Article 26, which came via a citizen’s petition proposed by Sweet Lucy’s Bakeshop owner Lucy Damkoehler, sought to “eliminate the sale of single-use plastic products” and “limit the type of products that may be furnished” in town.

“The use and disposal of single-use plastic products have significant impacts on the environment, including but not limited to: contributing to pollution of the land environment and waterways; contributing to the potential death of marine and other wildlife through the ingestion and entanglement; littering streets, parks, public places and local waterways; creating a burden to solid waste collection and recycling facilities; [and] requiring the use of non-renewable fossil fuel in their manufacture and composition,” the petition reasons.

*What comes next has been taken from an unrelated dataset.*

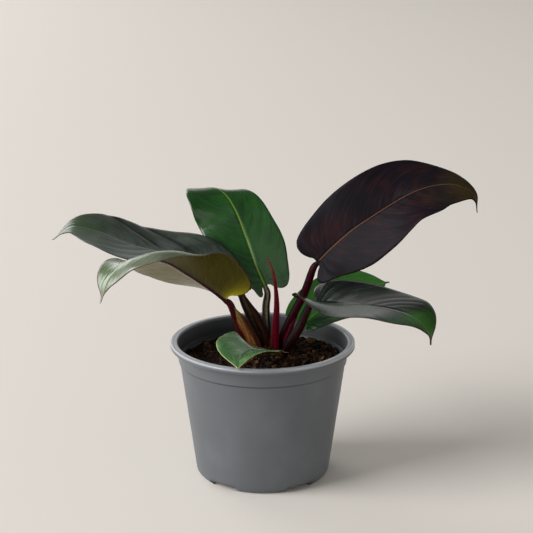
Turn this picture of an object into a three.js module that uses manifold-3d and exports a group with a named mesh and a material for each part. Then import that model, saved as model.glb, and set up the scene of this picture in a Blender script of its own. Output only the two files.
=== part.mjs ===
// A black cardinal philodendron growing in its grey nursery pot.
// Millimetres, +Z up. The origin is on the floor under the middle of the pot, and -Y is the plant's front.
import * as THREE from "three";
import { mergeVertices } from "three/addons/utils/BufferGeometryUtils.js";
import Module from "manifold-3d";

const wasm = await Module();
wasm.setup();

// Clearance between pieces that touch
const GAP = 0.35;

// Pot: a 17 cm nursery pot, injection moulded, with a rolled rim, a collar below it and a step below that
const POT = {
  height: 128,
  rimRadius: 85,
  mouthRadius: 78.5,
  rimDepth: 5,
  rimCorner: 1.2,
  collarTopRadius: 79.4,
  collarFootRadius: 77.4,
  stepHeight: 109,
  stepSlope: 0.8,
  bodyTopRadius: 76.3,
  bodyFootRadius: 62.2,
  footHeight: 8.5,
  footBulge: 1,
  baseRadius: 57,
  bevelRun: 2.6,
  bevelRise: 1.3,
  ledgeRadius: 76.5,
  ledgeHeight: 112.5,
  ledgeSlope: 1,
  innerFootHeight: 9.5,
  wall: 1.6,
  floor: 2.4,
  sides: 64,
  colour: 0x6a6b6e,
};

// Drain pockets: recesses round the edge of the base that open to the side as short notches
const POCKET = {
  count: 5,
  firstAngle: 16.5,
  spread: 28,
  inner: 45,
  outer: 72,
  height: 5,
  roof: 1.8,
  side: 1.6,
  holeRadius: 4,
  holeSides: 16,
};

// Soil: loose potting mix, filled to just below the pot's ledge and heaped a little round the crown
const SOIL = { edge: 110, heap: 5, heapRadius: 32, bottom: 2.8, rings: 10, sides: 48, colour: 0x2a1d14 };
const LUMPS = [
  { size: 40, height: 1.5 },
  { size: 13, height: 0.9 },
];

// Crown: the short stem that every leaf grows from
const CROWN = {
  x: 11,
  y: 16,
  bottom: 88,
  footRadius: 10,
  middle: 99.5,
  middleRadius: 17,
  shoulder: 111,
  shoulderRadius: 12,
  head: 116,
  headRadius: 7,
  top: 118,
  sides: 20,
  colour: 0x3a2018,
};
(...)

The proposed bylaw, which would have gone into effect on July 1, was tabled due to officials and residents feeling like more time was needed to consider the prospective bylaw before making a decision.

Garland voiced a reluctance to approve the article for additional reasons, such as the petitioned article not being written uniquely for Bernardston. The proposed bylaw was modeled nearly directly after one that was approved unanimously at Buckland’s Annual Town Meeting in 2019, Town Coordinator Louis Bordeaux explained previously.

Other articles

Other approved articles involved a vote to raise and appropriate $130,000 toward the town’s prospective Fire Station expansion project; a change to the zoning bylaws’ definition of a “restaurant” to include temporary establishments selling food or drinks; funding the roughly $1.28 million cost of public service departments for FY24; and petitioning the Legislature to approve special legislation so that Fire Chief Peter Shedd could legally serve in his position until age 70, rather than the usual maximum age of 65.